If the county executive wants to claim some measure of victory for taxpayers in the recent "historic agreement" that will require Erie County to vastly improve its treatment of prisoners in the Holding Center and Correctional Facility, then he should produce the numbers.

U.S. Attorney William J. Hochul Jr. contends that the years-long battle that the county waged in trying to keep the feds out of the Holding Center downtown and Correctional Facility in Alden actually cost taxpayers substantial amounts of money.

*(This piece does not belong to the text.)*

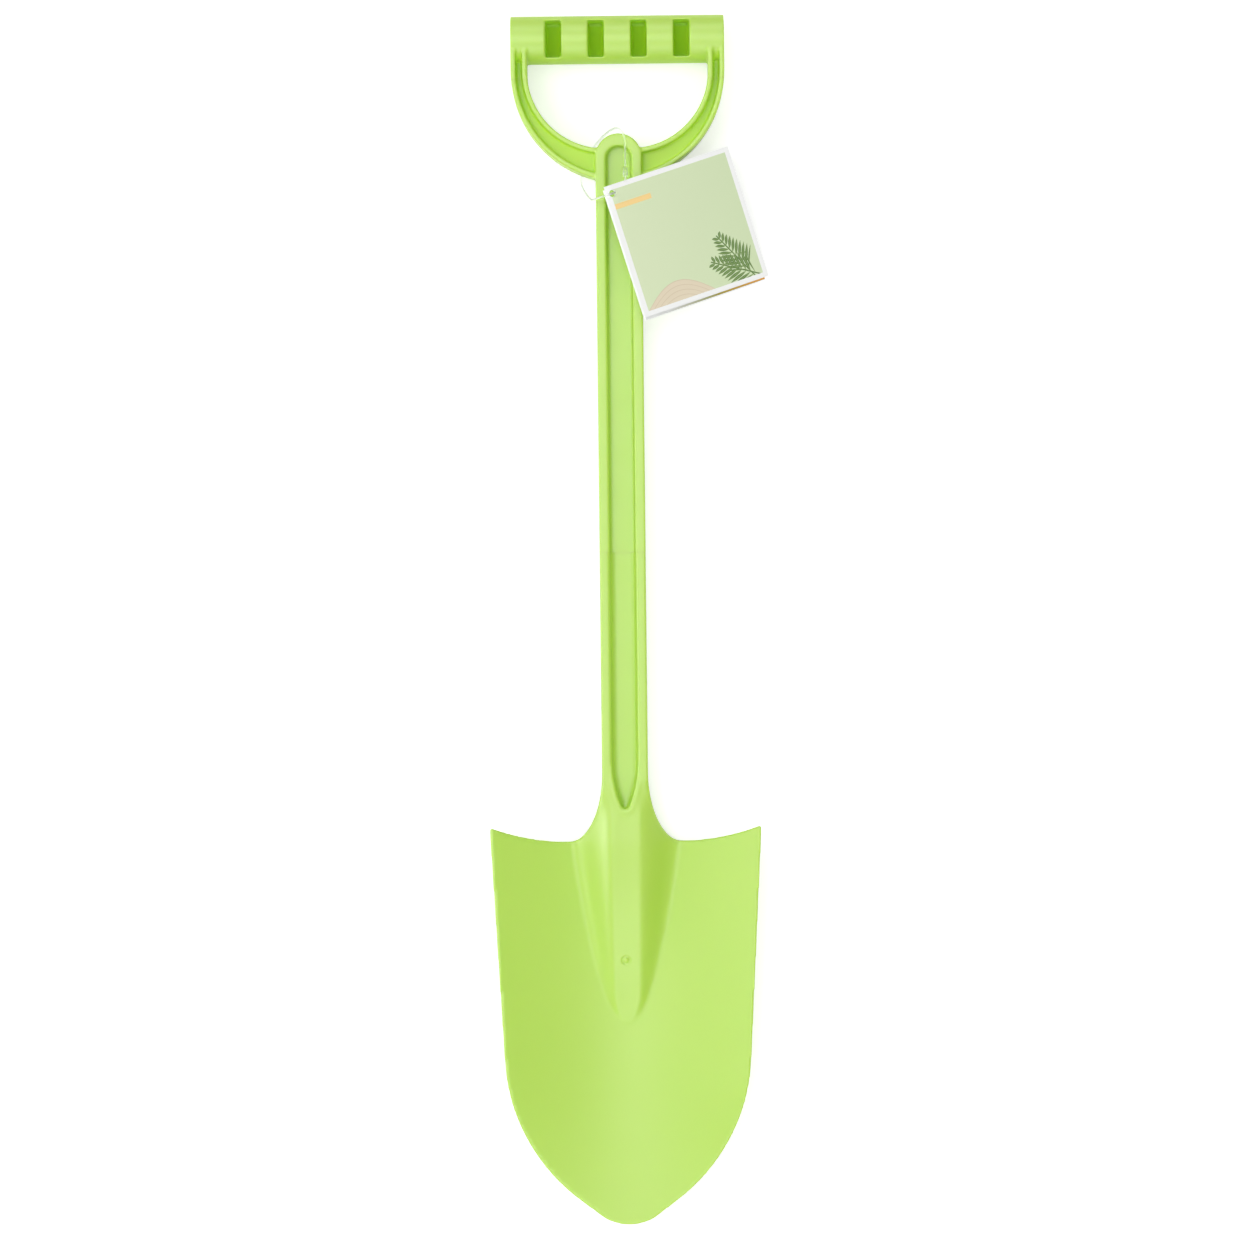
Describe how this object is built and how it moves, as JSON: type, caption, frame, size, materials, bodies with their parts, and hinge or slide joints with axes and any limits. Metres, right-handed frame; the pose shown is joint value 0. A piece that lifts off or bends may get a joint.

Some actual numbers could be revealed at the end of September when County Executive Chris Collins presents his budget to the state control board. Any savings, or additional spending at the jail, may show up in the budget plan. Overtime at the jail, which had been flat for some time, has been on the increase. We'll see if the budget allows that overtime to continue to rise, or calls for hiring more personnel.

Hochul understandably took issue with Collins' claim that the county saved taxpayers "untold amounts of money" by fighting the federal government for years on making improvements at the facilities. Indeed, it's hard to ignore the county's obvious legal costs. Plus, taxpayers also foot the bill for the federal side of the case. As the U.S. attorney made clear, the Justice Department had been investigating complaints about prisoner treatment in the two county facilities before Collins took office in January 2008. Hochul said discussions over settling the complaints and heading off the federal lawsuit were under way, then stopped in 2008.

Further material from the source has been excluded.